Alastair Newton, senior political analyst at Nomura, told CNBC.com that the German elections were a significant aspect of the decision to get the deal through.

"The German elections are a huge influence here and it would obviously be very bad for Merkel if anything were to cause a crash in Europe before the elections. Merkel is committed to keeping the euro together but not at any cost. The Greeks now have to deliver on what is being asked of them," Newton said.

Saunders added that once the German elections are over at the end of next year there could be a significant change in attitudes towards Athens and scoffed at the notion that this would be the deal that changes the fortunes for the beleaguered country.

"At that point, as I suspect when the deal is unravelling , what will the creditors do then? The economy is disintegrating we're in the fifth year of recession heading into the sixth and beyond that the seventh and the eight. The longer this goes on it's not going to get any better," Saunders warned.

"What we'll see is, as we've seen repeatedly in the last few years, that the economy underperforms in the face of fiscal austerity. The last deal was only agreed a year ago and that deal has fallen apart already. [It] relies on the confidence fairy returning and the economy somehow returning to growth," he added.

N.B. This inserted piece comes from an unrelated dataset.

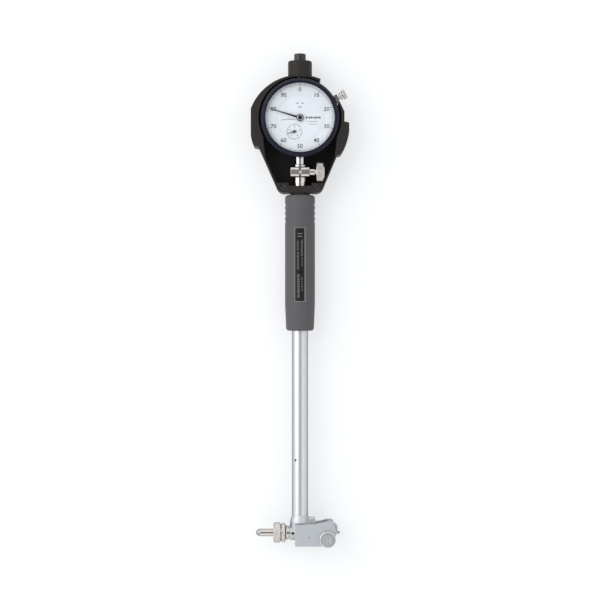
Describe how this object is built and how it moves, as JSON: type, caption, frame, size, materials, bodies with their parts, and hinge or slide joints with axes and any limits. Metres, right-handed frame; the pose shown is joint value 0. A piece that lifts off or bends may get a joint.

Saunders said that a "Grexit" could occur in two ways: one where the Greeks themselves decide that economic impact of austerity is no longer sustainable or the creditors setting terms which Greece can't meet.

"It's a sad but painful truth that the economics of fiscal austerity are not going to succeed, we should know that by now," he said.

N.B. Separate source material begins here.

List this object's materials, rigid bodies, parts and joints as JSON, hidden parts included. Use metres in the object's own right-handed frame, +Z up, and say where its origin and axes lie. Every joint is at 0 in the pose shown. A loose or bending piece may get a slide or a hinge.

Nicholas Spiro, managing director at Spiro Sovereign Strategy, echoed Saunders' sentiment of a band aid solution to the Greek problem once again as it "merely keeps Greece ticking over for the next few months."

"The definitive and the only realistic solution to Greece's chronic financial woes - official sector debt forgiveness - is a political non-starter as far as euro zone creditor countries are concerned. Even this morning's set of half-measures to lower Greece's debt burden will prove challenging, with the buyback plan mired in uncertainty. The sharp fall in Greek bank stocks this morning speaks volumes about the lack of confidence in the buyback," he said.

Spiro added that a "Grexit" was unlikely any time soon despite the fact that the "bare minimum was being done to keep the Greek show on the road."